I considered taking Anna for a visit to Jeremy’s, but when she used to live with Jeremy’s two other cats, they didn’t get along. So, since he now has three cats, the visit might resemble Mutual of Omaha’s old “Wild Kingdom” TV show, and not in a good way. Since the late Marlin Perkins’ animal handler, Jim Fowler, has also become “late,” he wouldn’t be available to help stem the mayhem.

During the daytime, Anna can be found lying by the glass back doors observing outside life passing by: a neighborhood cat, a scurrying squirrel, a weed-munching groundhog, or a hopping bird, having just alighted from its flight. Observing through the glass, Anna is almost outside, but not quite.

Since Anna is an indoor cat, I’m always on guard with any chance of her slipping out of the door with me; so I was flabbergasted the other day to look out my glass doors and see a cat resembling her exactly, walking into the underbrush of the backyard woods. But after glancing over towards the kitchen counter top and seeing her there asleep, I immediately knew the outside cat was her doppelganger.

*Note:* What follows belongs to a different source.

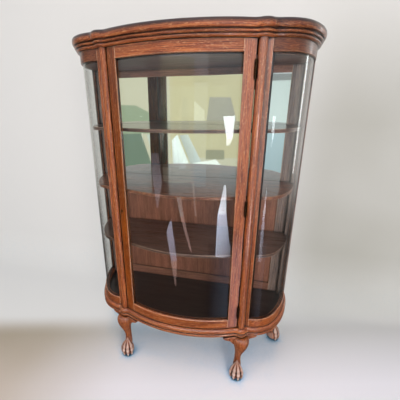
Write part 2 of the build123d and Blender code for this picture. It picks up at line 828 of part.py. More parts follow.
def strike_blank():
    """Outline of the strike plate before its hole."""
    return block(-post_inner_x - 1.2, -post_inner_x, lock_y - 2 - bolt_size[1] / 2, lock_y + 8,
                 lock_z - 20, lock_z + 20)


def make_lock():
    """Case, sliding bolt, strike plate and key hole plate."""
    length, thick, tall = lock_case_size
    bolt_length, bolt_thick, bolt_tall = bolt_size
    case = block(-door_half, -door_half + length, lock_y - thick / 2, lock_y + thick / 2,
                 lock_z - tall / 2, lock_z + tall / 2)
    play = slide_clearance
    case -= block(-door_half, -door_half + bolt_length + play, lock_y - bolt_thick / 2 - play,
                  lock_y + bolt_thick / 2 + play, lock_z - bolt_tall / 2 - play,
                  lock_z + bolt_tall / 2 + play)
    case -= key_hole() & block(-deep, deep, -deep, lock_y, 0, deep)
    write("lock_case", case)
    write("lock_bolt", block(-door_half, -door_half + bolt_length, lock_y - bolt_thick / 2,
                             lock_y + bolt_thick / 2, lock_z - bolt_tall / 2,
                             lock_z + bolt_tall / 2))
    plate = strike_blank()
    plate -= block(-post_inner_x - 5, -post_inner_x + 5, lock_y - bolt_thick / 2 - play,
                   lock_y + bolt_thick / 2 + play, lock_z - bolt_tall / 2 - play,
                   lock_z + bolt_tall / 2 + play)
    write("strike_plate", plate)
    tangent = math.degrees(math.asin(key_x / bow_radius))
    shield = extrude(Plane.XZ * Ellipse(*shield_halves), 0.8)
    shield = Pos(key_x, bow_y(key_x) - fit / 3, lock_z - 2) * Rot(0, 0, tangent) * shield
    write("keyhole_escutcheon", shield - key_hole())


# ---- Build everything

os.makedirs("parts", exist_ok=True)
make_cornice()
make_base()
make_posts()
make_sides()
make_back()
make_inside()
make_legs()
make_door()
make_hinges()
make_lock()
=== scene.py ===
import math

import bmesh
import bpy
from mathutils import Matrix, Vector


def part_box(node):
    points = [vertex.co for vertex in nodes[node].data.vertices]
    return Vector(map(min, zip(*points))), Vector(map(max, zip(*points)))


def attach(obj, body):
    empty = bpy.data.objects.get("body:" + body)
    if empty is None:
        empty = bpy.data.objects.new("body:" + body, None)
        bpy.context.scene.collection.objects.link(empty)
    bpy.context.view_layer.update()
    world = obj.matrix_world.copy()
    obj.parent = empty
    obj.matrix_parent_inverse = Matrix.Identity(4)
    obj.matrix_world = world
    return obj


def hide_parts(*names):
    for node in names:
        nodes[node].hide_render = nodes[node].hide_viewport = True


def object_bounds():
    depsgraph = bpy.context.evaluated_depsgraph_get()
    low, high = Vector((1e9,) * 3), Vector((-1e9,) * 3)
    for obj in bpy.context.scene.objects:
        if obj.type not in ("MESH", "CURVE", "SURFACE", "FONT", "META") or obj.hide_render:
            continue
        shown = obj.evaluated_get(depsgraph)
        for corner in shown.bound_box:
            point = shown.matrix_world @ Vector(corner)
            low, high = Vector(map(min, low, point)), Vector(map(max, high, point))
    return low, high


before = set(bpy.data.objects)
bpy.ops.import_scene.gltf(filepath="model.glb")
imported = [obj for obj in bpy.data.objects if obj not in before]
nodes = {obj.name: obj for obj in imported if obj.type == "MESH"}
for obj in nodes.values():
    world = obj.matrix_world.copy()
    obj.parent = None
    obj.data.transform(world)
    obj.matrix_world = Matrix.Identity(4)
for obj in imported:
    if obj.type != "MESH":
        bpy.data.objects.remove(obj)        # bodies, nodes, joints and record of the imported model
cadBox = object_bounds()
scene = bpy.context.scene
mm = 0.001
print("frame loaded:", len(nodes), "nodes")


# view and room

viewPoint = {
    # metres, radians, and the lens in pixels of the image
    "place": (0.28628, -1.19046, 1.30318),
    "yaw": 0.24972,            # turned to the left
    "pitch": -0.32806,
    "roll": -0.00688,
    "focalPixels": 271.94,
    "imagePixels": 400,
    "shiftX": 0.04624,
    "shiftY": -0.00278,
}


def axes(x, y, z, at):
    return Matrix.Translation(at) @ Matrix((x, y, z)).transposed().to_4x4()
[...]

It is said each of us has a doppelganger. Stalin had one, and Saddam Hussein had several (but in both cases, doppelgangers were very much needed).

Before seeing that Anna was inside, I momentarily imagined she had paranormally, astrally projected herself outside. I don’t think cats are capable of this, and a lot of scientists doubt that humans are capable of it too. If the late Dr. J.B. Rhine of the old Parapsychology Department at Duke University weren’t already “on the other side,” he might could tell us. But seeing as how regular cat psychology is scary enough, I seriously doubt if he wanted to delve into something as terrifying as cat parapsychology.

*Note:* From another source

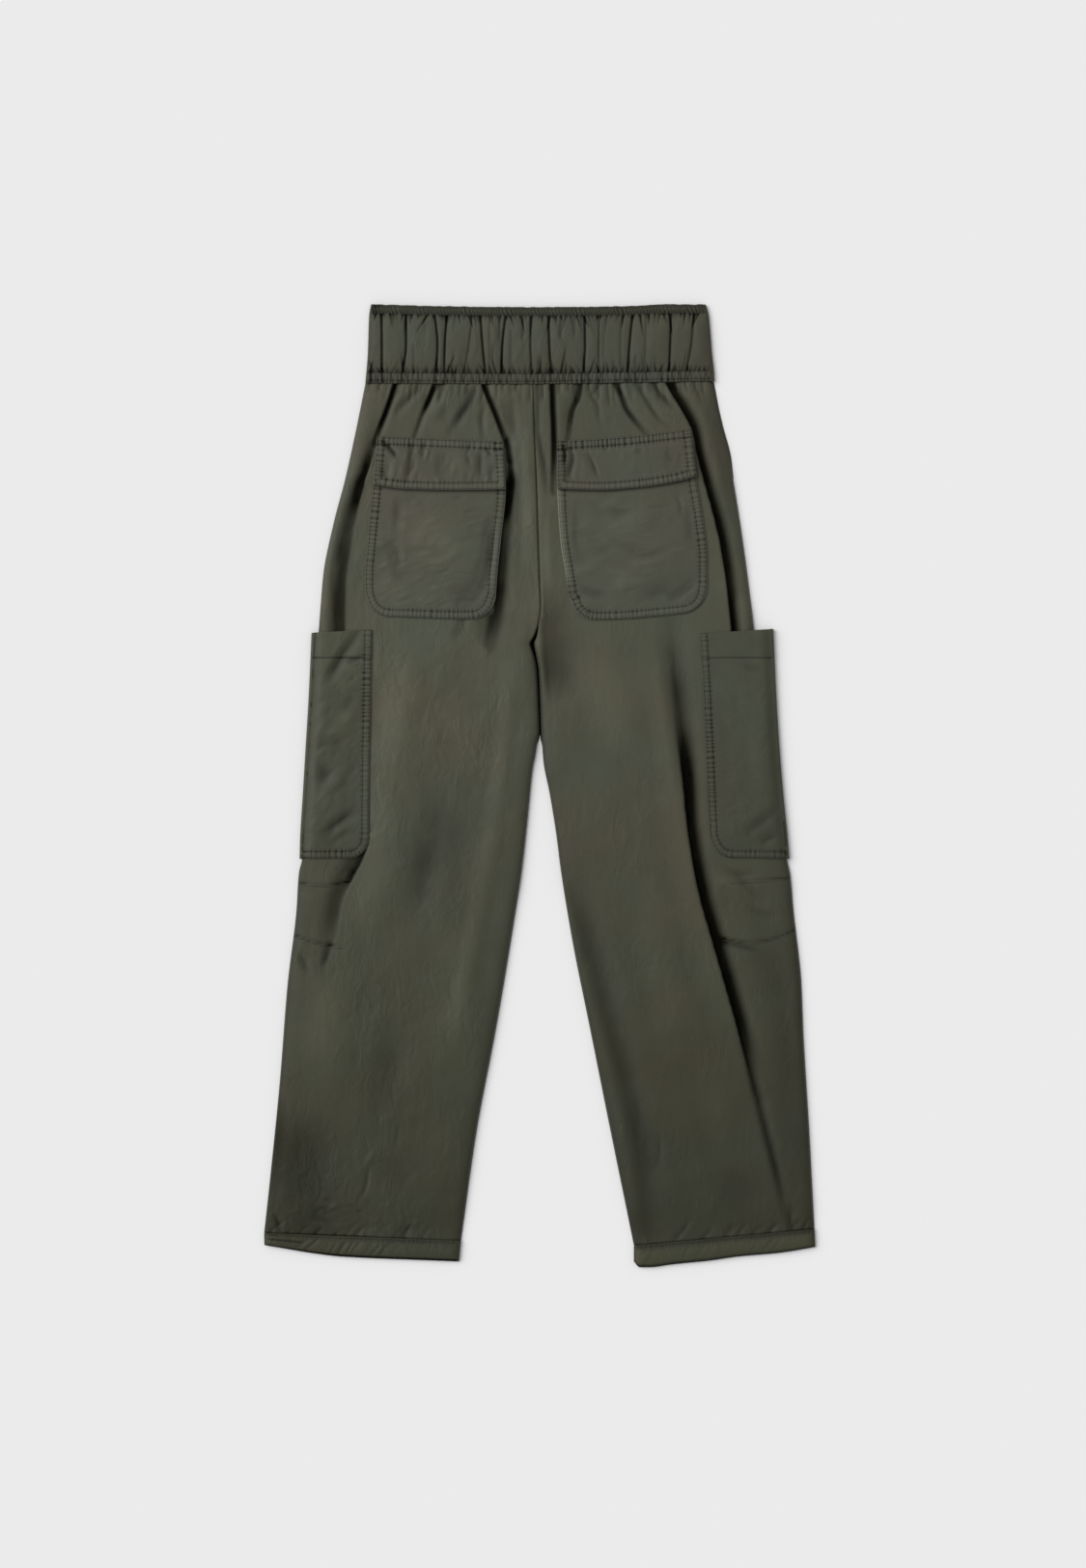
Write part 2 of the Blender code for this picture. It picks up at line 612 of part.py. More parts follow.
def flat_tube_section(spots, left, right, wall):
    """One row of a flattened ring, as outer and inner points, given its upper side's points."""
    outer = list(spots)
    inner = [(x, y, TUBE_HEIGHT - wall) for x, y, _ in spots]
    reach = TUBE_HEIGHT / 2

    def turn_down(edge, sign, angles):
        for angle in angles:
            turn = math.radians(angle)
            for points, radius in ((outer, reach), (inner, reach - wall)):
                x = edge[0] + sign * (radius * math.cos(turn) - reach)
                points.append((x, edge[1], reach + radius * math.sin(turn)))

    turn_down(right, 1, (45, 0, -45))
    for x, y, _ in spots[::-3]:
        outer.append((x, y, 0.0))
        inner.append((x, y, wall))
    turn_down(left, -1, (-45, 0, 45))
    return outer, inner


def gather_x(gather, down):
    """Where a gather crosses the band, from 0 at its top edge to 1 at its seam."""
    return along(((0.0, gather.top), (0.5, gather.middle), (1.0, gather.low)), down)


def band_y(x, down):
    """A height on the waistband, between its sagging top edge and the seam below it."""
    half = 0.5 * (BAND_RIGHT[0][1] - BAND_LEFT[0][1])
    top = BAND_TOP - BAND_SAG * max(1 - (x / half) ** 2, 0.0)
    side = "left" if x < LINES["left"]["inner"][0][1] else "right"
    seam = LEVELS[side][0]
    inner_x, outer_x = LINES[side]["inner"][0][1], LINES[side]["outer"][0][1]
    low = seam.inner + (seam.outer - seam.inner) * (x - inner_x) / (outer_x - inner_x) + GAP
    return top + down * (low - top)


def waistband(material):
    """The elastic band: a ring whose gathers are raised outside over a plain inside."""
    outer, inner = [], []
    for down, swell in BAND_ROWS:
        middle_y = band_y(0.0, down)
        left_x, right_x = along(BAND_LEFT, middle_y), along(BAND_RIGHT, middle_y)
        folds = [gather_x(gather, down) for gather in GATHERS]
        before = [left_x + BAND_CREST, *folds]
        crests = [(a + b) / 2 for a, b in zip(before, [*folds, right_x - BAND_CREST])]
        across = [(left_x + BAND_TURN, 1.0)]
        for gather, fold, start, end in zip(GATHERS, folds, crests, crests[1:]):
            across.append((fold + SHOULDER * (start - fold), 1 - FLANK * gather.depth))
            across.append((fold, 1 - gather.depth))
            across.append((fold + SHOULDER * (end - fold), 1 - FLANK * gather.depth))
            across.append((end, 1.0))
        across = [
            (x, TUBE_HEIGHT + swell * BAND_PUFF * puff * round_off(min(x - left_x, right_x - x)))
            for x, puff in across
        ]
        spots = [(x, band_y(x, down), z) for x, z in across]
        left, right = (left_x, band_y(left_x, down)), (right_x, band_y(right_x, down))
        out_row, in_row = flat_tube_section(spots, left, right, BAND_WALL)
        outer.append(out_row)
        inner.append(in_row)
    return tube("waistband", material, outer, inner)


def hem_spot(side, share, down):
    """A flat point of a hem, across from its inner side and down from its seam."""
    seam, lines, edge = LEVELS[side][-1], LINES[side], HEM_EDGE[side]
    x = lines["inner"][-1][1] + share * (lines["outer"][-1][1] - lines["inner"][-1][1])
    y = seam.inner + share * (seam.outer - seam.inner) - GAP
    low_x = edge[0][0] + share * (edge[-1][0] - edge[0][0])
    return x + down * (low_x - x), y + down * (along(edge, low_x) - y)


def hem(side, material):
    """The turned-up casing at the foot of a leg: a flat ring, slightly puffed and twisted."""
    outer, inner = [], []
    for down, swell in HEM_ROWS:
        spots = []
        for number in range(HEM_COLUMNS + 1):
            share = HEM_MARGIN + (1 - 2 * HEM_MARGIN) * number / HEM_COLUMNS
            x, y = hem_spot(side, share, down)
            wave = math.sin(2 * math.pi * (HEM_WAVES * share + down))
            wave = 1 - WAVE_SHARE + WAVE_SHARE * wave
            ends = smooth_step(0, 2 * HEM_MARGIN, share) * smooth_step(0, 2 * HEM_MARGIN, 1 - share)
            spots.append((x, y, TUBE_HEIGHT + HEM_PUFF * swell * wave * ends))
        ends = [hem_spot(side, 0.0, down), hem_spot(side, 1.0, down)]
        left, right = sorted(ends)
        out_row, in_row = flat_tube_section(sorted(spots), left, right, HEM_WALL)
        outer.append(out_row)
        inner.append(in_row)
    return tube(f"hem_{side}", material, outer, inner)


def cotton(name, red, green, blue):
    """A matt washed cotton of a given colour."""
    material = bpy.data.materials.new(name)
    material.use_nodes = True
    shader = material.node_tree.nodes["Principled BSDF"]
    shader.inputs["Base Color"].default_value = (red, green, blue, 1.0)
    shader.inputs["Roughness"].default_value = 0.85
    shader.inputs["Metallic"].default_value = 0.0
    return material


def clear_scene():
    """Removes whatever the scene starts with."""
    for item in list(bpy.data.objects):
        bpy.data.objects.remove(item, do_unlink=True)


def build_pants():
    """Every piece, from the waist down."""
    clear_scene()
    waistband(cotton("waistband cotton", 0.058, 0.058, 0.044))
    for side in ("left", "right"):
        points = back_points(side)
        back_leg(side, cotton(f"back {side} cotton", 0.076, 0.076, 0.055), points)
        front_leg(side, cotton(f"front {side} cotton", 0.074, 0.074, 0.054))
        back_pocket(side, cotton(f"pocket {side} cotton", 0.084, 0.084, 0.064), points)
        flap(side, cotton(f"flap {side} cotton", 0.080, 0.080, 0.060), points)
        cargo_pocket(side, cotton(f"cargo {side} cotton", 0.066, 0.068, 0.050), points)
        hem(side, cotton(f"hem {side} cotton", 0.060, 0.060, 0.045))


build_pants()
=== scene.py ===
# %% [markdown]
# # Cargo pants, laid flat
# These are soft cotton pants with an elastic waist, flapped back pockets, and cargo pockets that
# wrap round the side seams. They lie on their front, so the camera looks down on their back.
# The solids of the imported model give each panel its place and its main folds. Every visible panel
# is made again here as a thin sheet of cloth: a fine grid whose points are moved onto the panel's
# form, with the creases, puckers and stitches that cloth has.

# %% Load the model
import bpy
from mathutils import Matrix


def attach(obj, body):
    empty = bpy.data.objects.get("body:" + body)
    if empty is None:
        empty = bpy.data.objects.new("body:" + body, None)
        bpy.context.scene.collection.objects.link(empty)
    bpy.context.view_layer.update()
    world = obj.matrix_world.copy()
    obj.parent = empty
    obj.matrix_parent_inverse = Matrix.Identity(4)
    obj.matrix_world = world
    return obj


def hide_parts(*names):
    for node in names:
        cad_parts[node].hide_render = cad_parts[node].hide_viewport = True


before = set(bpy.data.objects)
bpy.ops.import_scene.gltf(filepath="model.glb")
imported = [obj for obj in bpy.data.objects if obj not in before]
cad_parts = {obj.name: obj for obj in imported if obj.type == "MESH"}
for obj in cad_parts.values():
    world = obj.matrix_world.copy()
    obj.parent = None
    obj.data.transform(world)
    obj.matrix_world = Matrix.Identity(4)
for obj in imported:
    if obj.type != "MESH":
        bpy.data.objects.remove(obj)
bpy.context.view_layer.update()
print("solids:", sorted(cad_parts))

# %% Tools and units
import math
from collections import namedtuple
from functools import partial

import bmesh
import bpy
import numpy as np
from mathutils import Matrix, Vector

MM = 0.001
SIDES = ("left", "right")
OUTWARDS = {"left": -1, "right": 1}  # the way from the middle to the outer edge of each leg
print("Blender", bpy.app.version_string)

# %% [markdown]
# ## Lines instead of lists of points
# A garment's outline is a few long lines. Each is written down as the points that a cutter would
# mark, in millimetres, and a smooth curve joins them. Two helpers do that: one reads a value off
# a line at any height, and one rounds a crease's points into a path.

# %% Curves and paths
def smooth_step(start, end, value):
    """0 before start, 1 past end, and a soft turn between them."""
    t = np.clip((value - start) / (end - start), 0.0, 1.0)
    return t * t * (3.0 - 2.0 * t)


def curve(points, at):
    """The second value of a table at some first values, on a curve that never overshoots."""
    known, values = np.array(sorted(points), float).T
    slopes = np.diff(values) / np.diff(known)
    before, after = slopes[:-1], slopes[1:]
    same_way = before * after > 0
    middle = np.where(same_way, 2 * before * after / np.where(same_way, before + after, 1), 0.0)
    tangents = np.concatenate((slopes[:1], middle, slopes[-1:]))
    at = np.clip(at, known[0], known[-1])
    k = np.clip(np.searchsorted(known, at, side="right") - 1, 0, len(known) - 2)
    span = known[k + 1] - known[k]
    t = (at - known[k]) / span
    return (
        values[k] * (1 + 2 * t) * (1 - t) ** 2
        + span * tangents[k] * t * (1 - t) ** 2
        + values[k + 1] * t * t * (3 - 2 * t)
        + span * tangents[k + 1] * t * t * (t - 1)
    )


def smooth_path(points, steps=6):
    """A line through some points, as a spline with a few steps between each two."""
    line = np.array(points, float)
    line = np.vstack((2 * line[0] - line[1], line, 2 * line[-1] - line[-2]))
    t = np.linspace(0, 1, steps, endpoint=False)[:, None]
    pieces = []
    for a, b, c, d in zip(line, line[1:], line[2:], line[3:]):
        square, cube = 2 * a - 5 * b + 4 * c - d, 3 * b - a - 3 * c + d
        pieces.append(0.5 * (2 * b + (c - a) * t + square * t**2 + cube * t**3))
    return np.vstack([*pieces, line[-2]])


def nearest_on(path, x, y):
    """How far points lie from a path, above zero on the right of one that runs down the page,
    how far along it their nearest spots are, and its whole length."""
    best = np.full(x.shape, np.inf)
    side = np.zeros(x.shape)
    run = np.zeros(x.shape)
    start = 0.0
    for (ax, ay), (bx, by) in zip(path, path[1:]):
        dx, dy = bx - ax, by - ay
        length = math.hypot(dx, dy)
        t = np.clip(((x - ax) * dx + (y - ay) * dy) / length**2, 0.0, 1.0)
        off_x, off_y = x - ax - t * dx, y - ay - t * dy
        square = off_x**2 + off_y**2
        closer = square < best
        best = np.where(closer, square, best)
        side = np.where(closer, dx * off_y - dy * off_x, side)
        run = np.where(closer, start + t * length, run)
        start += length
    return np.copysign(np.sqrt(best), side), run, start


corner = smooth_path(((0, 0), (0, 10), (10, 10)))
print("a corner of 3 points becomes a path of", len(corner))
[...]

I’ve often told my daughter Rachel (who also owns a cat) that if some form of advanced alien life is ever discovered on another planet, it will probably be feline, and not primate in its nature.

Anna is lying against the glass back doors again, and I presume she’s pondering what it’s like to be outside, as she watches the scurrying squirrel, the munching groundhog, and the hopping bird, having just alighted from its flight. And of these three, I wouldn’t be surprised if she is dreaming of killing and consuming the two of lesser size.